Temperatures across much of the affected region are projected to remain below freezing even after precipitation tapers off, increasing the likelihood that ice will cling to roads, sidewalks, trees and power lines for days, forecasters said.
Predicting exactly where the most dangerous icing will occur remains challenging. Small shifts in temperature profiles can mean the difference between rain, sleet or freezing rain — a distinction that can drastically alter impacts on the ground.
“This is a very difficult setup,” forecasters said, noting that uncertainty remains high about the precise track and timing of the storm.
At the heart of the threat is a collision between two powerful atmospheric forces: an exceptionally cold Arctic air mass plunging south from Canada and a stream of moisture surging north from the Gulf of Mexico.
National Weather Service meteorologist Bryan Jackson said the cold air expected later this week is unusually intense, even by midwinter standards.
“This is extreme, even for this being the peak of winter,” Jackson said, pointing to a sprawling vortex of low pressure centered over Hudson Bay that is funneling polar air deep into the United States. “This is dominating the weather over all of North America.”
As that cold air undercuts warmer, moisture-laden air moving east across the southern states, conditions become ripe for freezing rain — often the most destructive form of winter precipitation. When supercooled rain freezes on contact with cold surfaces, it can rapidly coat everything in ice.
Jackson said the clash of air masses could generate “a major winter storm with very impactful weather,” fueled by abundant Gulf moisture encountering entrenched cold air.
Forecasters are also monitoring the potential development of an atmospheric river — a long, narrow corridor of concentrated moisture — stretching across the southern United States.
If it materializes, the atmospheric river could sustain heavy precipitation from Texas through the Gulf Coast states and into Georgia and the Carolinas, significantly increasing the risk of damaging ice accumulations.
“Global models are painting a concerning picture of what this weekend could look like,” the National Weather Service office in Atlanta said, citing a strengthening signal for ice storm potential across north Georgia and parts of central Georgia.
In metro Atlanta, significant icing would pose particular challenges.

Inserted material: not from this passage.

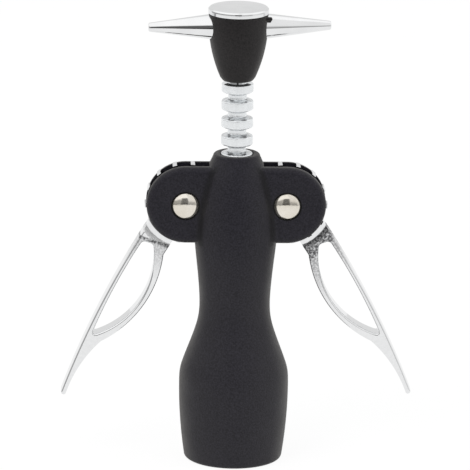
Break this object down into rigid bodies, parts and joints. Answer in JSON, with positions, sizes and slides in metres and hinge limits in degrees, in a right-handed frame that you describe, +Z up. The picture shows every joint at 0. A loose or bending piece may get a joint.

Forecasts show overnight lows early Monday near 22 degrees Fahrenheit (minus 5.6 Celsius), with daytime highs struggling to reach the mid-30s. Such conditions could allow ice to persist well into the new week.
Transportation officials are bracing for widespread disruptions. Southern states typically have less equipment and fewer crews dedicated to snow and ice removal, making prolonged icing especially hazardous.
Extremely cold temperatures expected in the storm’s wake could also prevent melting, leaving roads treacherous for days. Earlier this week, winter weather contributed to a massive chain-reaction crash involving more than 100 vehicles on an interstate southwest of Grand Rapids, Michigan — a reminder of how quickly conditions can deteriorate.
Air travel is also expected to be affected. Major hub airports in Dallas, Atlanta, Memphis, Tennessee, and Charlotte, North Carolina, lie directly in the storm’s projected path, raising the risk of delays and cancellations that could ripple nationwide.
Texas is likely to experience some of the earliest effects, potentially serving as a preview of what lies ahead for the rest of the South.
National Weather Service forecaster Sam Shamburger said an Arctic air mass is expected to slide south through much of the state on Friday, while rain spreads across the region at the same time.
“That overlap is what concerns us,” Shamburger said during a briefing, noting that temperatures could plunge into the 20s — and even the teens — by Saturday in parts of the state.
Northern Texas could see a wintry mix of snow, sleet and freezing rain, though Shamburger emphasized that uncertainty remains high regarding how much ice or snow will accumulate.
“It’s going to be a very difficult forecast,” he said.
Signs of preparation are already visible in parts of the South. In Little Rock, Arkansas, customers streamed into hardware stores this week to stock up on winter supplies.
“Right now parents of young children are getting sleds,” said James Carter, director of operations at Fuller and Son Hardware. Others, he said, were buying shovels, ice-melting products and faucet covers as temperatures in the area are forecast to dip into the teens.
What makes this storm particularly dangerous is not just its scale, but its timing and geography. Ice storms in the South often cause outsized damage because infrastructure and emergency response systems are less adapted to prolonged freezing conditions. A half-inch of ice can snap tree limbs, topple power lines and leave communities without electricity for days or weeks.
Compounding the risk is the broader weather pattern gripping North America. With Arctic air already entrenched across the northern tier, resources and personnel are stretched thin, limiting the ability of utilities and transportation agencies to surge aid southward if outages and accidents mount.
Forecasters stress that while uncertainty remains, the ingredients for a high-impact storm are increasingly aligning. If worst-case scenarios materialize, the storm could rival some of the most damaging ice events in recent Southern history — a stark reminder that winter’s most dangerous storms are not always the snowiest.